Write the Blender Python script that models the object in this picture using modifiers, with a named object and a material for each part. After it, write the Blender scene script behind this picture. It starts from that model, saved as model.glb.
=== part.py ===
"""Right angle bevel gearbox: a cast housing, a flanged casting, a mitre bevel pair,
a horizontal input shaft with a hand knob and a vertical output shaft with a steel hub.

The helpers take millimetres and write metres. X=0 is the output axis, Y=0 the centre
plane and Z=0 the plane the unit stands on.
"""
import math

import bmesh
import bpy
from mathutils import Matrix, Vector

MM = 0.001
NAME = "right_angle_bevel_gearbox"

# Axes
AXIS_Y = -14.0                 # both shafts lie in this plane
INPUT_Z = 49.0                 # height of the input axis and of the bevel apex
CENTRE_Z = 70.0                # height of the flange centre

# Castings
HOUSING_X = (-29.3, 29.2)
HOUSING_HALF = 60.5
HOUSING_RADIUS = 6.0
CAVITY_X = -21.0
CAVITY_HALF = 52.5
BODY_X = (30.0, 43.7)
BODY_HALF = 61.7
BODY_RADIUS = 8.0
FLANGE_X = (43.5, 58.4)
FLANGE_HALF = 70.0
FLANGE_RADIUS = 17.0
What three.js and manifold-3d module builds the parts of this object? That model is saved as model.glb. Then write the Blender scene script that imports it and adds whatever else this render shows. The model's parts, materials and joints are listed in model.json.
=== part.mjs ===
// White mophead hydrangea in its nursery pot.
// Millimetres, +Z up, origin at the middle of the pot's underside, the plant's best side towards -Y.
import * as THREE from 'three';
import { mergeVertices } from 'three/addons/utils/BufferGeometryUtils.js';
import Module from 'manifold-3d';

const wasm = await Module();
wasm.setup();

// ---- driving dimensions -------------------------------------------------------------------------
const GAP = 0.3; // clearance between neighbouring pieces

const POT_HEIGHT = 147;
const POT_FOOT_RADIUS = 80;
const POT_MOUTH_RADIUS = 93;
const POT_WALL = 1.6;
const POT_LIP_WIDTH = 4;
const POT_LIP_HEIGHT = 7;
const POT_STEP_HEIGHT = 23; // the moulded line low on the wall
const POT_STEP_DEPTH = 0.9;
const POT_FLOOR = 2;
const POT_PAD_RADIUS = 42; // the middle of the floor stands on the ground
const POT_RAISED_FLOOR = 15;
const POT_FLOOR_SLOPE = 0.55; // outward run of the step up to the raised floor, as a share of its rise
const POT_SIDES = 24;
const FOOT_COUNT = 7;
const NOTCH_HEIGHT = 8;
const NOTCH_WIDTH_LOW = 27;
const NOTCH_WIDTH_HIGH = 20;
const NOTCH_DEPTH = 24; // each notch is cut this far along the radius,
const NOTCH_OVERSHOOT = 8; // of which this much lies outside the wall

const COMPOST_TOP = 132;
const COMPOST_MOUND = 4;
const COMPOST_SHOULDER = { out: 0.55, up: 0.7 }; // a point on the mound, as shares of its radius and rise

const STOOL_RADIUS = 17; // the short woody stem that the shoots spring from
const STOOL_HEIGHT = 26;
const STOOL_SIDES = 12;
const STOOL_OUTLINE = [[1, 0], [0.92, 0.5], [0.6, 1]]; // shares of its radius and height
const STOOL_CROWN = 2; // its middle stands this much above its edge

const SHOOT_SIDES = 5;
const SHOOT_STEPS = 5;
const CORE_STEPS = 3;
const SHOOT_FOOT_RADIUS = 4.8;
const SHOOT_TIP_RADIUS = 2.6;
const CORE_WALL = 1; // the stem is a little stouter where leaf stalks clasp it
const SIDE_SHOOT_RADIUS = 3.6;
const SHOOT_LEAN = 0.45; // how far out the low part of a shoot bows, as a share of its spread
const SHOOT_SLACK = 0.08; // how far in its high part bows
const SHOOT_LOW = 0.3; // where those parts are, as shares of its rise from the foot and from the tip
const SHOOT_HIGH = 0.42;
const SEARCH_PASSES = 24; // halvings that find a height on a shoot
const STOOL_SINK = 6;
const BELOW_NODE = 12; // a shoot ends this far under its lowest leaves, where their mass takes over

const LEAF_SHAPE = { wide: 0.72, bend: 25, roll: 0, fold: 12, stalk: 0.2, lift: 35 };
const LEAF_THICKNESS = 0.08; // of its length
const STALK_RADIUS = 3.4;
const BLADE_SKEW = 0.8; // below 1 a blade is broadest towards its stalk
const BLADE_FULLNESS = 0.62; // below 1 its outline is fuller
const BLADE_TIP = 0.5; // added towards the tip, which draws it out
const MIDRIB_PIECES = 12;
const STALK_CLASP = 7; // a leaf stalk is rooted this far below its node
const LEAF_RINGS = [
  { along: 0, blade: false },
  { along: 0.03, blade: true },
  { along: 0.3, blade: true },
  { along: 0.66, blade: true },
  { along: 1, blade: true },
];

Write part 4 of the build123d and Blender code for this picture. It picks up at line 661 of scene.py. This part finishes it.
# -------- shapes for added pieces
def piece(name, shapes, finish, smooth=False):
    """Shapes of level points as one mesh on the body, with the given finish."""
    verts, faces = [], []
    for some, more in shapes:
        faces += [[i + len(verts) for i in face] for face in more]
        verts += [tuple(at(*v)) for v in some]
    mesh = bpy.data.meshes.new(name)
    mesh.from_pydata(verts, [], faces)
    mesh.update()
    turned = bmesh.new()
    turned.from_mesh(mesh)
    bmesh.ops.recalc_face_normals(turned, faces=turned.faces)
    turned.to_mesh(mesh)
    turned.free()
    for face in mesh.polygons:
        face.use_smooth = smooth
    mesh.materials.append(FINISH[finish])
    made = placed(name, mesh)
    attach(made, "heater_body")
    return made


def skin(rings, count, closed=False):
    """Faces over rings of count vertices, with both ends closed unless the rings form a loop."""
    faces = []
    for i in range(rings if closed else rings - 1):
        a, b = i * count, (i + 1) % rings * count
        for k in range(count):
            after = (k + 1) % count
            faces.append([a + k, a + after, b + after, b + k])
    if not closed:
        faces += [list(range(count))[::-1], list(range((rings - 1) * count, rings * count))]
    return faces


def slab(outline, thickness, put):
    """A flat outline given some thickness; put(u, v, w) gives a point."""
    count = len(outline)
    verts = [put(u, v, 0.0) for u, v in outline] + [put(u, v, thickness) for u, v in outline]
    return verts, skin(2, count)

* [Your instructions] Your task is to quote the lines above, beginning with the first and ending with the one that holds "a horizontal input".

* [Task response]
Write the Blender Python script that models the object in this picture using modifiers, with a named object and a material for each part. After it, write the Blender scene script behind this picture. It starts from that model, saved as model.glb.
=== part.py ===
"""Right angle bevel gearbox: a cast housing, a flanged casting, a mitre bevel pair,
a horizontal input shaft with a hand knob and a vertical output shaft with a steel hub.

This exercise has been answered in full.